Grey Zones of Physics

Tommi Grönlund and Petteri Nisunen were central to the Nordic 90’s generation. Their retrospective at Kunsthalle Helsinki is consistent, playful and surprisingly universal.

Grönlund-Nisunen, Spring Field (detail), 2012. Photo: Helsingfors Kunsthall.

Tommi Grönlund (b. 1967) and Petteri Nisunen (b. 1962) were central to the Nordic 90’s generation, and have now worked together as an artist duo for almost 25 years. That in itself is remarkable, and it has proved to be a fruitful collaborative practice with an exceedingly consistent and versatile production. 

Kunsthalle Helsinki is now showing a retrospective of their work for the last 20 years, presenting around twenty works that collectively are called Grey Area. The title can be said to refer to a grey zone between architecture, installation and sound art, yet it is about the relation between physics, technology and construction as well. Further relations can be established between immateriality, invisibility and universality, or wave lengths, vibrations and viscosity. 

Grönlund-Nisunen, Unstable Matter (detail),  2013. Photo: Helsingfors Kunsthall.
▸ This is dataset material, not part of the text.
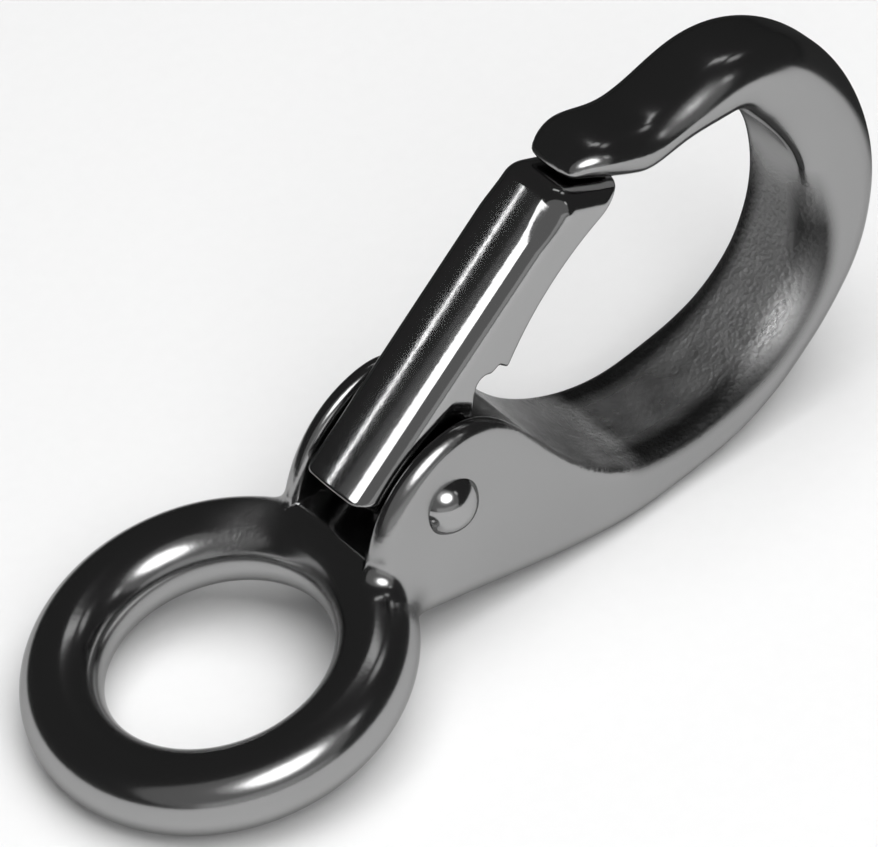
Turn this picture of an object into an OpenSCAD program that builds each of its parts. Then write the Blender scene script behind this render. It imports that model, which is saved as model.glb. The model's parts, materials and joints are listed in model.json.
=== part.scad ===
// Fixed-eye boat snap: a cast stainless snap hook with a round eye across its hook,
// a sprung channel gate between two cheeks and a riveted pivot pin.
//
// The casting is drawn in the plane of its hook. X runs from the eye to the bend, Z runs from
// the back of the spine to the gate, and Y is the width. The eye lies flat in the XY plane with
// its centre at the origin. at_rest() then tips the whole snap until the rim of the eye and the
// back of the spine stand on one level, as it lies on a table.

/* [Eye] */
// Inside diameter of the eye
eye_id = 16.2; // [12:0.2:20]
// Thickness of the eye's round bar
eye_bar = 5.8; // [4.4:0.1:7]

/* [Hook] */
// Eye centre to the outside of the bend
hook_len = 59.6; // [57:0.2:66]
// Depth of the spine's back below the eye's middle plane
spine_drop = 10.4; // [9:0.2:12]
// Inside radius of the bowl
bowl_r = 13.5; // [12.5:0.1:14.5]
// Thickness of the spine under the bowl
spine_t = 4.2; // [3.6:0.1:5.4]
// Thickness of the bend at the end of the bowl
bend_t = 7.1; // [6.5:0.1:9]
// Width of the hook across the bend
bend_w = 7.8; // [7:0.1:9.4]

/* [Nose] */
// Eye centre to the tip of the nose
nose_x = 35.3; // [34:0.1:37]
// Height of the bill's crest above the eye's middle plane
nose_rise = 21.4; // [20.4:0.1:23]
// Height of the nose's underside above the eye's middle plane
mouth_z = 16.7; // [16:0.1:17.2]
// Thickness of the bill at its tip
bill_t = 1.7; // [1.4:0.1:2.2]
// Width of the nose
nose_w = 7.2; // [6.4:0.1:8.2]

/* [Cheeks] */
// Eye centre to the pivot pin, along the hook
pin_x = 17.7; // [17:0.1:18.5]
// Height of the pivot pin above the eye's middle plane
pin_z = 4.6; // [4:0.1:5.4]
// Thickness of each cheek
cheek_t = 1.7; // [1.2:0.1:2.4]
// Height of the cheeks' crest above the eye's middle plane
cheek_z = 10; // [9:0.1:11]

/* [Gate] */
// Outside width of the gate's channel
gate_w = 7; // [6:0.1:8]
// Wall of the gate's channel
gate_wall = 1.1; // [0.8:0.05:1.5]
// Height of the gate's outer face above the pivot pin
gate_h = 5.5; // [4.8:0.1:6]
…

The exhibition, which has been produced after an invitation from The Finnish Art Society, is one of the most important this year in Helsinki. It is an immense project that has been able to produce large scale installations for an overview intended to be critically examined. Several works have been shown only once, and never in Finland. The significance of the exhibition is increased by a thorough catalog of documentations. 

The exhibition spaces have a minimalist aesthetic owing to their own functionalist architecture, which feels logical and domesticated in relation to the colorless and metallic installations. The artistic approach is based on the laws of physics with regard to gravity, movement, stillness, light signals and sound waves. In many cases, the works play on scale. In a smaller format they could have been exhibited at museums of technology or science centers as examples of “how things work”.

And sure, it is fascinating to watch the movement in the sizeable work Orbita from 2005, for example. We can see how motorized changes of the track keeps the big ball rolling. Or in Spring Field (2012), which becomes a spatial string instrument through the rhythmically recurring movements of small engines on the floor. The ingenuity recurs in the massive Antigravity Model (2005), which is kept in motion by the precision of weights placed inside the large concentric shapes. Most audience friendly is perhaps Unstable Matter (2013), a table top filled with metal marbles that tilts from side to side and shifts direction just before the balls roll over the edge.

Grönlund-Nisunen, Orbita, 2005. Photo: Helsingfors Konsthall.

Grönlund and Nisunen’s strength has often been taking space into account with their site specific installations. Usually what follows is a charged encounter between the viewer and the work, a connection that encompasses spatial tension and careful architectural solutions, formally and aesthetically as well as with regard to content.

What is perplexing about this exhibition is the amount of art works that the artists have chosen to install. It is as if the desire to show as much as possible has taken over. And the works are lessened by spatial compromises. The artists have chosen not to work with a curator and to be in charge of selection and installation themselves. It would possibly have benefited the exhibition to have an outside point of view. I was missing a curator that could have made edits and gone into dialogue with the artists about the material. 

Grönlund-Nisunen, Ultrasound Installation, 1996. 

As a totality, however, the exhibition has much to offer. A highlight is the near classic work by Grönlund & Nisunen, the large Ultra Sound installation, which was shown for the first time at Manifesta 1 in Rotterdam 1996. In this work high frequency tones meet between two parabolic reflectors, and at a certain point the visitor is attacked by both light waves and sound waves that are otherwise imperceptible. Another highlight is Liquid Diagram (2009), where all the dimensions of the laboratory appear in an aesthetic play between the reactions of water and heat.

Many remember Grönlund & Nisunen as initiating curators of the Nordic Pavilion in Venice 2001. They created the totality of The North is Protected and invited Leif Elggren, Carl Michael von Hausswolff and Anders Tomren to a common audio-spatial gesamtkunstwerk. Today the title is inexorably read through the restricted migration policy, and the re-constructed part of the work that is exhibited now, Wire Installation, with its moving wires as far-reaching obstacles, charges the kinetic formations with associations to the anxiety of impenetrability.

The exhibition logically obtained yet another dimension, when it was used as a stage for a live concert by Carl Michael von Hausswolff, with a performance by Leif Elggren och Kent Tankred. The audience was brought into a kernel of physical electro-aesthetics, a breath of experiments without end that span over a generation.

The artistic production of Grönlund & Nisunen is unusual not least because of its timeless feeling, and it appears surprisingly general and universal, without imposing a relational or utopian interpretation on the audience. This is a play with the matter-of-fact, a game with the physical that simply exists, yet needs a form and a mode of visibility to be apprehended.

Grönlund-Nisunen, Antigravity Model, 2005. Photo: Patrik Rastenberger.